– И чего же дальше?
– А чего? Сделали они свое дело, сели в машину – и поминай как звали! Соседи, которые проснулись, милицию вызвали, «Скорую»… Тут же эти понаехали – крутые на «Мерседесах», откуда уж узнали? Должно быть, Шапошников еще в чувстве был – сам позвонил. У них теперь ведь в каждом кармане по телефону…
– И как он – живой?
– А кто знает? Увозили – вроде еще живой был. Но кто видел, говорят – ужас необыкновенный! Квартира в крови вся! На лестнице кровь, и даже возле дома лужа… Просто мясорубка, представляешь? Следователь будто объяснил, что эти из обрезов стреляли картечью, как на крупного зверя, с особой жестокостью!
– Да-а, жизнь! Живешь и не знаешь, доживешь ли до завтра!
– Не говори! Страшно жить, страшно!
Голова в завитках немыслимого перманента повернулась лицом в сторону Карины, и выцветшие глаза пристально уставились на девушку, словно призывая ее тут же подтвердить тезис об ужасе жизни.
Карина с досадой обнаружила, что давно и с интересом пялится на незнакомую словоохотливую тетку, и тотчас скромно отвела взгляд.
Вот, значит, как – уже весь город знает об этой истории! Знают даже, что говорил следователь. И ничего удивительного – Плужск не то место, где можно что-то сохранить в тайне.
Вот и о ее связи с ведущим хирургом узнал весь город. Все коллеги, все старухи на базаре, и, разумеется, жена Тупицына тоже узнала. Карина была не склонна придавать этому особое значение, но однажды ее вызвала в свой кабинет старшая медсестра отделения Надежда Николаевна.
Если Карина кого и побаивалась в своей жизни, так это именно Надежду Николаевну, худощавую подтянутую женщину с пронзительным взглядом и тихим беспощадным голосом. Этим голосом она могла довести до слез любую медсестру, любую санитарку. Да и врачам порой от нее доставалось. Хирурги за глаза называли ее железной леди. Надежда Николаевна знала свое дело и свое отделение как пять пальцев и не прощала ни малейшей нерадивости. Невытертая пыль на подоконнике или не приготовленный вовремя дезраствор грозили виновнице таким разносом, после которого многие писали заявление об уходе.
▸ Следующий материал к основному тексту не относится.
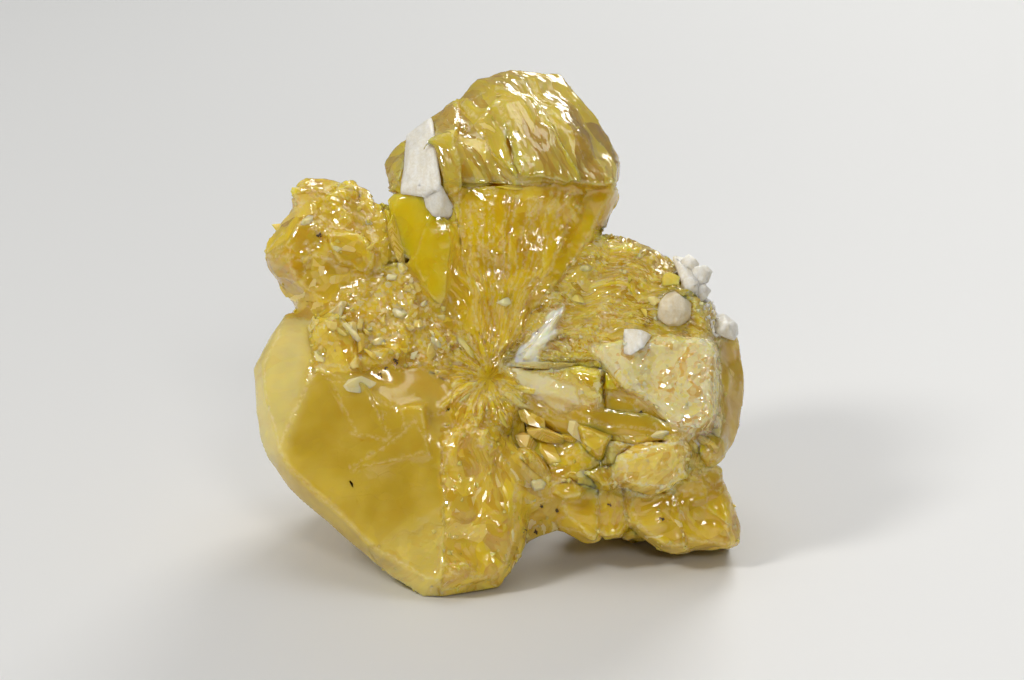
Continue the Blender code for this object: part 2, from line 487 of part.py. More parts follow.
def radial_blade(angle, near, far, width, height, depth_at):
    """A thin rib on the surface, along a line out of the hub, that widens as it goes out."""
    along = Vector((math.cos(angle), math.sin(angle)))
    across = Vector((-along.y, along.x))
    points = []
    for distance, share in ((near, 0.35), (0.5 * (near + far), 0.8), (far, 1.0)):
        middle = Vector(HUB) + along * distance
        depth = depth_at(middle.x, middle.y)
        if depth is None:
            return None
        for side in (-0.5, 0.5):
            foot = middle + across * side * width * share
            points.append((foot.x, foot.y, depth + 1.2))
        for side in (-0.36, 0.12):
            crest = middle + across * side * width * share
            points.append((crest.x, crest.y, depth - height * share))
    return convex_solid(points)


def crown_ribs(rng, depth_at):
    """The upright ribs below the ledge, which close in on the hub."""
    count, left, right, top = 11, -3.7, 9.4, 40.9
    ribs = []
    for i in range(count):
        top_u = left + (right - left) * (i + rng.uniform(-0.25, 0.25)) / (count - 1)
        reach = Vector((top_u, top)) - Vector(HUB)
        near, far = rng.uniform(1.0, 6.0), reach.length * rng.uniform(0.88, 0.995)
        width, height = rng.uniform(0.8, 1.7), rng.uniform(0.35, 1.0)
        ribs.append(radial_blade(math.atan2(reach.y, reach.x), near, far, width, height, depth_at))
    return [rib for rib in ribs if rib]


def fan_ribs(rng, depth_at):
    """The ribs that spread from the hub over the fan and down across the lower crystals."""
    spreads = (
        # first angle, last angle, ribs, nearest start, longest reach
        (22, 50, 8, 1.5, 12.0),
        (-52, -14, 6, 1.2, 9.0),
        (186, 262, 9, 1.0, 6.0),
        (112, 178, 9, 1.0, 7.0),
    )
    ribs = []
    for first, last, count, start, reach in spreads:
        for i in range(count):
            angle = math.radians(first + (last - first) * (i + rng.uniform(0.2, 0.8)) / count)
            near, far = start * rng.uniform(0.8, 1.8), reach * rng.uniform(0.55, 1.0)
            width, height = rng.uniform(0.5, 1.1), rng.uniform(0.25, 0.6)
            ribs.append(radial_blade(angle, near, far, width, height, depth_at))
    return [rib for rib in ribs if rib]


def rubble(rng, depth_at):
    """Small crystals grown over the joints between the large ones, long in the direction of the hub."""
    patches = (
        # centre u and v, half widths in u and v, number, smallest and largest size
        ((-9.6, 28.4), (4.4, 2.6), 26, 0.6, 1.3),
        ((-5.2, 25.6), (3.4, 2.4), 14, 0.45, 1.0),
        ((-11.0, 31.6), (3.0, 1.4), 7, 0.6, 1.0),
        ((1.6, 17.4), (3.0, 3.0), 8, 0.5, 1.0),
        ((7.0, 15.4), (2.6, 1.6), 5, 0.6, 1.0),
        ((-16.2, 38.6), (3.4, 2.0), 7, 0.55, 1.0),
        ((21.0, 13.0), (2.4, 1.4), 4, 0.6, 1.0),
        ((9.0, 29.4), (3.4, 3.0), 6, 0.4, 0.8),
    )
    crystals = []
    for (u0, v0), (half_u, half_v), count, smallest, largest in patches:
        for _ in range(count):
            u = u0 + half_u * rng.uniform(-1, 1)
            v = v0 + half_v * rng.uniform(-1, 1)
            size = rng.uniform(smallest, largest)
            outward = math.degrees(math.atan2(v - HUB[1], u - HUB[0]))
            turn = (rng.uniform(-35, 35), rng.uniform(-35, 35), outward + rng.uniform(-25, 25))
            squash = (rng.uniform(1.0, 1.7), rng.uniform(0.7, 1.0), rng.uniform(0.8, 1.1))
            depth = depth_at(u, v)
            if depth is not None:
                centre = (u, v, depth + 0.35 * size)
                crystals.append(grown_crystal(centre, size, turn, rng, squash, 0.3, True))
    return crystals


def white_pieces(rng):
    """The white calcite on the cluster: for each piece by name, the solids that it is made of."""
    band = [
        (-5.97, 47.8, 11.4), (-8.1, 46.2, 11.4), (-7.9, 44.0, 8.2), (-7.8, 41.2, 6.6), (-8.7, 40.6, 7.2),
        (-6.5, 40.3, 6.0), (-5.1, 41.0, 5.2), (-5.5, 43.6, 6.2), (-5.8, 46.5, 8.6), (-6.8, 45.8, 8.4),
        (-6.9, 45.0, 13), (-7.0, 41.4, 10),
    ]
    band_tail = [
        (-6.6, 40.9, 6.2), (-5.1, 41.2, 5.3), (-6.2, 39.2, 6.4), (-5.4, 38.2, 6.8), (-3.9, 39.1, 6.8),
        (-3.6, 38.0, 7.8), (-4.8, 39.4, 5.9), (-5.0, 39.6, 11),
    ]
    crust_upper = [
        (18.5, 34.0, 10.2), (19.8, 33.7, 10.6), (21.0, 32.7, 10.6), (21.4, 31.2, 10.4), (21.4, 29.6, 10.2),
        (20.6, 29.2, 8.4), (19.7, 30.6, 7.4), (19.3, 32.0, 7.8), (20.4, 31.2, 7.0), (19.2, 33.0, 8.6),
        (20.4, 32.4, 13), (20.8, 30.2, 13),
    ]
    crust_side = [
        (22.4, 27.9, 10.4), (23.3, 28.2, 10.6), (24.5, 27.3, 10.6), (24.6, 26.5, 10.4), (24.3, 26.0, 9.8),
        (22.8, 26.6, 8.5), (23.6, 27.2, 8.0), (23.4, 27.2, 13), (22.5, 27.0, 9.4),
    ]
    patch = [
        (13.6, 26.7, 6.3), (15.0, 26.6, 5.9), (15.9, 26.2, 5.8), (15.2, 25.2, 4.5), (14.1, 24.5, 4.7),
        (13.6, 24.6, 5.2), (13.7, 25.6, 5.6), (14.8, 25.9, 5.0), (14.6, 25.8, 9),
    ]
    nubs = [
        # centre, size of the small crystals on the upper crust
        ((19.9, 33.3, 9.4), 0.62), ((20.9, 32.3, 8.9), 0.7),
        ((21.0, 30.6, 8.5), 0.62), ((20.0, 31.2, 7.5), 0.6),
    ]
    crust_nubs = [
        grown_crystal(c, size, [rng.uniform(0, 90) for _ in range(3)], rng, spread=0.2, simple=True)
        for c, size in nubs
    ]
    grain = grown_crystal((18.35, 28.9, 6.7), 1.32, (20, 30, 10), rng, (1.05, 1.0, 1.0), 0.06)
    return {
        "white_band": [convex_solid(band), convex_solid(band_tail)],
        "calcite_crust_upper": [convex_solid(crust_upper), *crust_nubs],
        "calcite_crust_side": [convex_solid(crust_side)],
        "calcite_grain": [grain],
        "calcite_patch": [convex_solid(patch)],
    }


def pocket_for(solid):
    """The cutter for one white solid's pocket: the solid, grown by the clearance on every side."""
    bm = bmesh.new()
    bm.from_mesh(solid.data)
    steps = (-POCKET_GAP * MM, POCKET_GAP * MM)
    for vert in list(bm.verts):
        for step in ((a, b, c) for a in steps for b in steps for c in steps):
            bm.verts.new(vert.co + Vector(step))
    bmesh.ops.convex_hull(bm, input=bm.verts)
    bmesh.ops.delete(bm, geom=[v for v in bm.verts if not v.link_faces], context="VERTS")
    bmesh.ops.dissolve_limit(bm, angle_limit=math.radians(0.6), verts=bm.verts, edges=bm.edges)
    bmesh.ops.recalc_face_normals(bm, faces=bm.faces)
    return new_object("pocket", bm)


def stand_up(objects):
    """Turns the face frame upright, leaned back, with the lowest point a little below z = 0."""
    upright = Matrix(((1, 0, 0, 0), (0, 0, 1, 0), (0, 1, 0, 0), (0, 0, 0, 1)))
    lean = Matrix.Rotation(math.radians(-LEAN_BACK), 4, "X")
    raise_up = Matrix.Translation((0, 0, -FLOOR_LEVEL * MM))
    for obj in objects:
        obj.data.transform(raise_up @ lean @ upright)
        obj.data.flip_normals()


def trim_feet(obj):
    """Cuts the cluster off flat at z = 0, where it stands."""
    bm = bmesh.new()
    bmesh.ops.create_cube(bm, size=FLOOR_REACH * MM)
    bmesh.ops.translate(bm, verts=bm.verts, vec=(0, 0, -FLOOR_REACH * MM / 2))
    boolean(obj, [new_object("floor", bm)], "DIFFERENCE")


def centre_on_origin(objects, main):
    """Moves everything so that the origin is under the middle of the box round it, at the floor."""
    corners = [v.co for obj in objects for v in obj.data.vertices]
    low = [min(c[i] for c in corners) for i in range(3)]
    high = [max(c[i] for c in corners) for i in range(3)]
    base = min(v.co.z for v in main.data.vertices)
    shift = Matrix.Translation((-(low[0] + high[0]) / 2, -(low[1] + high[1]) / 2, -base))
    for obj in objects:
        obj.data.transform(shift)


def paint(obj, name, colour, roughness, transmission=0.0):
    material = bpy.data.materials.get(name) or bpy.data.materials.new(name)
    material.use_nodes = True
    shader = material.node_tree.nodes["Principled BSDF"]
    shader.inputs["Base Color"].default_value = (*colour, 1)
    shader.inputs["Roughness"].default_value = roughness
    shader.inputs["Metallic"].default_value = 0.0
    shader.inputs["Transmission Weight"].default_value = transmission
    obj.data.materials.clear()
    obj.data.materials.append(material)


def main():
    for obj in list(bpy.data.objects):
        bpy.data.objects.remove(obj)
    rng = random.Random(SEED)
    large = (
        crown_crystals() + wedge_crystal() + knob_crystals() + joint_crystals() + lower_left_crystals()
        + fan_crystals() + lower_row_crystals()
    )
    depth_at = surface_finder(large)
    small = crown_ribs(rng, depth_at) + fan_ribs(rng, depth_at) + rubble(rng, depth_at)
    crystals = large + small + back_crystals(rng) + rear_feet()
    cluster = crystals[0]
    cluster.name = "sphalerite_cluster"
    boolean(cluster, crystals[1:], "UNION")

    pieces = white_pieces(rng)
    boolean(cluster, [pocket_for(solid) for solids in pieces.values() for solid in solids], "DIFFERENCE")
    keep_largest_body(cluster)
    white = []
    for name, solids in pieces.items():
        if len(solids) > 1:
            boolean(solids[0], solids[1:], "UNION")
        solids[0].name = name
        white.append(solids[0])

    everything = [cluster, *white]
    stand_up(everything)
    trim_feet(cluster)
    keep_largest_body(cluster)
    centre_on_origin(everything, cluster)
    paint(cluster, "yellow sphalerite", (0.72, 0.50, 0.07), 0.15, transmission=0.85)
    for obj in white:
        paint(obj, "white calcite", (0.86, 0.85, 0.78), 0.45)


main()
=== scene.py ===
import json
import math
import random

import bmesh
import bpy
import numpy as np
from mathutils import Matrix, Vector, noise
from mathutils.bvhtree import BVHTree

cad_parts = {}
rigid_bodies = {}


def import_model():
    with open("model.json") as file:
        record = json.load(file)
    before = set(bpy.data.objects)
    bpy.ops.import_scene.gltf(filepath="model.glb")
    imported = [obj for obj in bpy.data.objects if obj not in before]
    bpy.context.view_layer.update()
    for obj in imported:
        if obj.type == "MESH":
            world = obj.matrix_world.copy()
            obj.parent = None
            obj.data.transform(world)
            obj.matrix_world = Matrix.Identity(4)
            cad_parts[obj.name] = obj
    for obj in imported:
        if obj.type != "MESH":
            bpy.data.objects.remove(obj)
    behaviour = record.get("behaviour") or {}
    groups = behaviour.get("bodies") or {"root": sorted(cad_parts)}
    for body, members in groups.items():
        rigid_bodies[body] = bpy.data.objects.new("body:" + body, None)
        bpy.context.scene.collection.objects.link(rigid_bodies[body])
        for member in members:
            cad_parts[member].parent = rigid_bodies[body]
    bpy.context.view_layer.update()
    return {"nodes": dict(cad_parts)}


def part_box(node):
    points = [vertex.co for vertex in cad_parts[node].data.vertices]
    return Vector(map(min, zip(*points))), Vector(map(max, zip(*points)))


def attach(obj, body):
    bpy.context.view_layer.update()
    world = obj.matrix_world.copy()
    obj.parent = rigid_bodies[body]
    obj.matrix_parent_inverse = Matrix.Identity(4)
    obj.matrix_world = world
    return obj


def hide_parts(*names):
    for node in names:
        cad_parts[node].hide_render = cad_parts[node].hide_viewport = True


noise.seed_set(7)  # else noise_vector differs in each run
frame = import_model()
mm = 0.001

# The broken face leans back. On it u runs to the right, v up and d into the stone, in millimetres.
face = {
    "leanBack": math.radians(18.0),
    "fromBand": Vector((3.595, -26.373, -42.187)),  # from the white band's upper corner to u = v = d = 0
    "middle": (2.2, 25.8, 8.0),
    "spread": 0.0035,  # the cluster widens this much for each millimetre into the stone
    "hub": (-0.3, 22.1),  # where the crystals radiate from
}
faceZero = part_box("white_band")[1] / mm + face["fromBand"]
upAxis = Vector((0, math.sin(face["leanBack"]), math.cos(face["leanBack"])))
intoAxis = Vector((0, math.cos(face["leanBack"]), -math.sin(face["leanBack"])))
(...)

Идеальный порядок и стерильность были ее манией. Именно этого она требовала от каждой новой медсестры с самого первого дня. Она вводила в курс дела каждую из них – Карину, разумеется, в том числе, – лично демонстрируя, как готовить материал для стерилизации, как правильно обрабатывать руки перед операцией, как раскладывать на столике инструменты, как заполнять документацию, как выхаживать больного. Урок был стремительным, но доходчивым – сообразительные схватывали его на лету. Тех же, кто не умел учиться быстро, ждали ежедневные неотвратимые разносы, учиненные негромким зловещим голосом, от которого самые крепкие рыдали в голос.
Некоторые девчонки, набираясь нахальства, пытались на Надежду Николаевну жаловаться, но это кончалось плачевно – начальство неизменно оказывалось на стороне старшей сестры, и бунтовщицы в итоге с позором покидали больницу.
Карина оказалась сообразительной – настолько сообразительной, что хирурги вскоре стали все чаще привлекать ее к участию в операциях. И не за черные брови, разумеется; над окровавленным операционным полем, в лучах белого света, между жизнью и смертью эти добродушные мужики, выпивохи и бабники, напрочь забывали о своем легкомыслии, становились злыми и сосредоточенными, думали только о деле и не прощали ни малейшей ошибки. Карина почти не делала ошибок. Более того, она без особых усилий осваивала и то, чего от нее не требовали. Она многому нахваталась у хирургов, стоя вместе с ними возле операционного стола, именно поэтому сегодняшней ночью Леснов, не колеблясь, взял ее в помощники, и она справилась. Игорь Анатольевич Можаев, добрейший человек, не один раз, сокрушенно покачивая головой, говорил: «Тебе, красавица, в институт надо! Ты тут тогда всех мужиков за пояс заткнешь!» Она отмахивалась – без того в жизни забот по горло. Но слушать такое было приятно.